Climate change summit creates world of its own

Paris has put on a big show for COP21, but real business happens behind closed doors

A replica of the Eiffel Tower made out of recycled chairs at the COP21 World Climate Change Conference 2015 in Le Bourget, north of Paris. Photograph: Ian Langsdon/EPA
A replica of the Eiffel Tower made out of recycled chairs at the COP21 World Climate Change Conference 2015 in Le Bourget, north of Paris. Photograph: Ian Langsdon/EPA

Every day this week, as commuters poured into central Paris, I joined the thousands trekking out to the Le Bourget banlieue for COP21, the UN climate change conference.

The train emerges above ground after the Gare du Nord. Satellite dishes sprout like mushrooms from high-rise housing projects. Walls are covered with graffiti. The path to Le Bourget is littered with burnt-out cars and uncollected rubbish.

I briefly wondered why the French government had not embarked on a massive beautification campaign, like those Third World dictatorships who prettify slums along the airport road in preparation for visits by foreign dignitaries.

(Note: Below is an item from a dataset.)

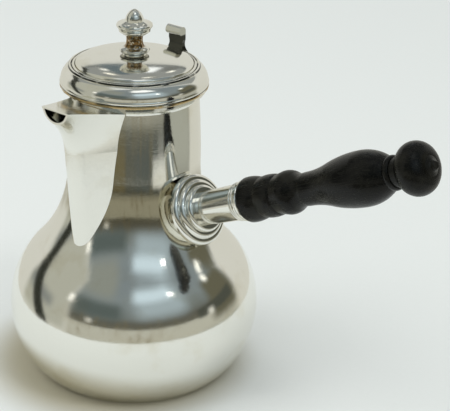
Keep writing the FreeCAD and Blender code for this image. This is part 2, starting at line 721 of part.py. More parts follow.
# Finial
def build_finial():
    keep(turned("finial_plate", [
        ("stud_radius + pin_gap", "dome_top"),
        ("finial_plate_radius - finial_plate_height * 0.33", "dome_top",
         "finial_plate_height * 0.55", 1),
        ("finial_plate_radius - finial_plate_height * 0.55", "finial_base"),
        ("stud_radius + pin_gap", "finial_base"),
    ]), "finial_plate")
    collar = "(finial_base + finial_foot_height)"
    reel = f"({collar} + finial_collar_height)"
    steps = f"({reel} + reel_height)"
    disc = f"({steps} + 3 * step_height)"
    top = f"({disc} + knop_height)"
    button = f"({top} + button_rise)"
    reel_curve = "((reel_height^2 / 4 + reel_waist^2) / (2 * reel_waist))"
    stud_top = "(finial_base + stud_grip + pin_gap)"
    stud_hole = "stud_radius + pin_gap"
    keep(turned("finial", [
        (stud_hole, "finial_base"),
        ("finial_foot_radius * 1.25", "finial_base", "finial_foot_height * 0.76", -1),
        ("finial_foot_radius", f"{collar} - finial_foot_height * 0.24"),
        ("finial_collar_radius * 0.88", collar, "finial_collar_height * 0.4", 1),
        ("finial_collar_radius * 0.96", f"{collar} + finial_collar_height * 0.59"),
        ("finial_collar_radius * 0.82", f"{reel} - finial_collar_height * 0.24"),
        ("reel_radius * 1.11", f"{reel} - finial_collar_height * 0.17"),
        ("reel_radius", reel, reel_curve, -1),
        ("reel_radius", steps),
        ("reel_radius + step_width", steps),
        ("reel_radius + step_width", f"{steps} + step_height"),
        ("reel_radius + 2 * step_width", f"{steps} + step_height"),
        ("reel_radius + 2 * step_width", f"{steps} + 2 * step_height"),
        ("knop_radius - knop_height / 2", disc, "knop_height * 0.61", 1),
        ("knop_radius - knop_height * 0.4", top, "knop_radius * 0.92", -1),
        ("button_radius * 1.09", f"{button} - button_rise * 0.12"),
        ("button_radius", button, "button_radius * 1.4", 1),
        ("button_tip_radius", f"{button} + button_height"),
        ("0", f"{button} + button_height"),
        ("0", stud_top),
        (stud_hole, stud_top),
    ]), "finial")
    low = "(dome_top - lid_wall)"
    keep(turned("finial_stud", [
        ("0", f"{low} - stud_tail"),
        ("stud_radius", f"{low} - stud_tail"),
        ("stud_radius", "finial_base + stud_grip"),
        ("0", "finial_base + stud_grip"),
    ]), "finial_stud")
    keep(turned("finial_washer", [
        ("stud_radius + pin_gap", f"{low} - washer_thickness"),
        ("washer_radius", f"{low} - washer_thickness"),
        ("washer_radius", low),
        ("stud_radius + pin_gap", low),
    ]), "finial_washer")
    body = new_body("finial_nut")
    sketch = new_sketch(body, "finial_nut_outline", "XY_Plane",
                        f"{low} - washer_thickness - nut_height")
    corner = "(nut_width / 2 / cos(30))"
    draw(sketch, [(f"{corner} * cos({60 * turn})", f"{corner} * sin({60 * turn})")
                  for turn in range(6)])
    draw_circle(sketch, "0", "0", "stud_radius + pin_gap")
    pad = body.newObject("PartDesign::Pad", "finial_nut_pad")
    pad.Profile = sketch
    pad.setExpression("Length", bound("nut_height"))
    keep(body, "finial_nut")


# Hinge: five knuckles on one pin, three on the pot and two on the lid
def build_leaf(name, seat_radius, low, high, owned):
    """One hinge leaf: a tongue that meets its round seat, and every second knuckle."""
    pitch = "(knuckle_length + knuckle_gap)"
    half = f"({pitch} * 2.5)"
    body = new_body(name)
    plan = new_sketch(body, name + "_plan", "XY_Plane", low)
    side = f"sqrt(({seat_radius})^2 - {half}^2)"
    draw(plan, [
        (f"0 - {half}", side, seat_radius, -1),
        (half, side),
        (half, "hinge_reach"),
        (f"0 - {half}", "hinge_reach"),
    ])
    tongue = body.newObject("PartDesign::Pad", name + "_tongue")
    tongue.Profile = plan
    tongue.setExpression("Length", bound(f"{high} - {low}"))
    doc.recompute()
    barrel_outline = new_sketch(body, name + "_barrel_outline", "YZ_Plane")
    draw_circle(barrel_outline, "hinge_reach", "hinge_height", "knuckle_radius")
    barrel = body.newObject("PartDesign::Pad", name + "_barrel")
    barrel.Profile = barrel_outline
    barrel.Midplane = True
    barrel.setExpression("Length", bound(f"2 * {half}"))
    doc.recompute()
    for index in range(5):
        if index in owned:
            continue
        gap_outline = new_sketch(body, f"{name}_gap_{index}_outline", "YZ_Plane",
                                 f"{pitch} * {index - 2.5} - knuckle_gap / 2")
        draw_circle(gap_outline, "hinge_reach", "hinge_height", "knuckle_radius + leaf_gap")
        gap = body.newObject("PartDesign::Pocket", f"{name}_gap_{index}")
        gap.Profile = gap_outline
        gap.Reversed = True
        gap.setExpression("Length", bound(f"{pitch} + knuckle_gap"))
        doc.recompute()
    bore_outline = new_sketch(body, name + "_bore_outline", "YZ_Plane")
    draw_circle(bore_outline, "hinge_reach", "hinge_height", "hinge_pin_radius + pin_gap")
    bore = body.newObject("PartDesign::Pocket", name + "_bore")
    bore.Profile = bore_outline
    bore.Midplane = True
    bore.setExpression("Length", bound(f"4 * {half}"))
    body.Tip = bore
    return keep(body, name)


def build_hinge():
    top = "(pot_height - leaf_setback)"
    build_leaf("body_hinge_leaf", "(moulding_radius + solder_gap)",
               f"({top} - leaf_thickness)", top, (0, 2, 4))
    low = "(lid_bottom + leaf_setback)"
    build_leaf("lid_hinge_leaf", "(lid_radius + solder_gap)",
               low, f"({low} + leaf_thickness)", (1, 3))
    body = new_body("hinge_pin")
    sketch = new_sketch(body, "hinge_pin_outline", "YZ_Plane")
    draw_circle(sketch, "hinge_reach", "hinge_height", "hinge_pin_radius")
    pad = body.newObject("PartDesign::Pad", "hinge_pin_pad")
    pad.Profile = sketch
    pad.Midplane = True
    pad.setExpression("Length", bound("5 * (knuckle_length + knuckle_gap) + 4 * knuckle_gap"))
    keep(body, "hinge_pin")


def build_lid_form():
    """Solid of the lid's outer surface, used to trim the thumbpiece's foot."""
    return turned("lid_form", [("0", "border_top")] + lid_profile("solder_gap") + [
        ("dome_radius", "dome_edge_height + solder_gap"),
        ("0", "dome_edge_height + solder_gap"),
    ])


def build_thumbpiece(lid_form):
    front = "thumb_reach"
    back = "(thumb_reach + thumb_thickness)"
    roll = "(thumb_top - scroll_radius)"
    body = new_body("thumb_blank")
    sketch = new_sketch(body, "thumb_side", "YZ_Plane")
    draw(sketch, [
        (f"{front} - thumb_thickness * 0.8", "ovolo_top - ovolo_height * 0.08"),
        (f"{back} + thumb_thickness * 1.1", "ovolo_top - ovolo_height * 0.55",
         "thumb_height * 1.07", -1),
        (back, "ovolo_top + thumb_height / 3"),
        (back, roll, "scroll_radius", 1),
        (f"{back} - scroll_radius", "thumb_top", "scroll_radius", 1),
        (f"{back} - 2 * scroll_radius", roll, "scroll_radius", 1),
        (front, f"{roll} - scroll_radius * 0.99"),
        (front, "ovolo_top + thumb_height * 0.3", "thumb_height * 0.93", -1),
    ])
    pad = body.newObject("PartDesign::Pad", "thumb_pad")
    pad.Profile = sketch
    pad.Midplane = True
    pad.setExpression("Length", bound("thumb_foot_width"))
    doc.recompute()
    face = new_sketch(body, "thumb_face", "XZ_Plane")
    foot = "ovolo_top + thumb_height * 0.03"
    waist = "ovolo_top + thumb_height * 0.47"
    above = "thumb_top + thumb_thickness"
    for side in (-1, 1):
        draw(face, [
            (f"{side} * thumb_width / 2", above),
            (f"{side} * thumb_foot_width", above),
            (f"{side} * thumb_foot_width", foot),
            (f"{side} * thumb_foot_width / 2", foot, "thumb_height * 0.43", side * -1),
            (f"{side} * thumb_width / 2", waist),
        ])
    trim = body.newObject("PartDesign::Pocket", "thumb_trim")
    trim.Profile = face
    trim.Midplane = True
    trim.setExpression("Length", bound("4 * thumb_reach"))
    body.Tip = trim
    keep(boolean("Cut", "thumb_cut", body, lid_form), "thumbpiece")


def check_and_write():
    """Stop on any failed object, then write each piece to its own file."""
    doc.recompute()
    for item in doc.Objects:
        if "Invalid" in item.State or "Error" in item.State:
            raise RuntimeError(f"{item.Label} is {item.State}")
    os.makedirs("parts", exist_ok=True)
    for piece in pieces:
        shape = piece.Shape
        if shape.isNull() or not shape.isValid() or len(shape.Solids) != 1:
            raise RuntimeError(f"{piece.Label} is not one valid solid: {len(shape.Solids)}")
    for piece in pieces:
        piece.Shape.exportStep(f"parts/{piece.Label}.step")
        print(f"{piece.Label}: {piece.Shape.Volume / 1000:.2f} cm3")


pot_form = build_pot_form()
build_body_shell()
build_base_plate()
build_rim_moulding()
build_spout(pot_form)
build_escutcheon(pot_form)
build_socket(pot_form)
build_wooden_handle()
build_handle_pin()
build_lid()
build_finial()
build_hinge()
build_thumbpiece(build_lid_form())
check_and_write()
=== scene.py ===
# %% [markdown]
# # Silver hot milk pitcher
# A pitcher like this is raised from one sheet of silver: a round belly, a hollow shoulder and a
# tall neck. A V-shaped spout with a flat cover, a hinged lid with a cast finial and a socket for a
# turned wooden handle are soldered on. This lesson starts from the maker's solids, which stand in
# real metres, and gives them their finish, their light and their camera.

# %% Start from the maker's solids
import math

import bpy
from mathutils import Matrix, Vector


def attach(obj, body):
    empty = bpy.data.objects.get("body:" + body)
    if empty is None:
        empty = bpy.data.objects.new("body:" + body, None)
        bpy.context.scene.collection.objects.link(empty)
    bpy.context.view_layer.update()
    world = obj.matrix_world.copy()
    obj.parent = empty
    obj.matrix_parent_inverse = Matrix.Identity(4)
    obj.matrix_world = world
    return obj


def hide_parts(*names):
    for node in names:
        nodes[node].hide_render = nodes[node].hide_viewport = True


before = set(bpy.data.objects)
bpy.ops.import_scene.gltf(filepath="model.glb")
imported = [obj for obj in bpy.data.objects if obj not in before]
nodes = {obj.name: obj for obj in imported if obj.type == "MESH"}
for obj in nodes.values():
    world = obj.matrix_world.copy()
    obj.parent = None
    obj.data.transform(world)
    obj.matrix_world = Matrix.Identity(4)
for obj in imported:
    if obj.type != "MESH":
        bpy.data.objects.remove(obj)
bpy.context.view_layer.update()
print("pieces in the frame:", len(nodes))

# %% [markdown]
# ## The camera
# The photograph looks down on the pitcher from the front, between the spout and the handle. The
# camera is placed on a circle round the pitcher by three plain numbers: how far it is turned, how
# high it looks from and how far away it stands. A long lens keeps the round forms calm.

# %% Camera
camera_turn = math.radians(38)
camera_height_angle = math.radians(23.87)
camera_distance = 0.806
camera_roll = math.radians(1.45)
lens_mm = 130.7
sensor_mm = 36
aim_beside_pot = 0.0447
aim_height = 0.086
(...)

The Le Bourget exhibition park, the site of the Paris air show every second year and home to the national aviation and space museum, is two stops after the Stade de France, where three suicide bombers blew themselves up on November 13th. It is also just a few kilometres from Saint-Denis, where three people, including the alleged mastermind of the Paris attacks, were killed when security forces stormed a jihadist hideout on November 18th.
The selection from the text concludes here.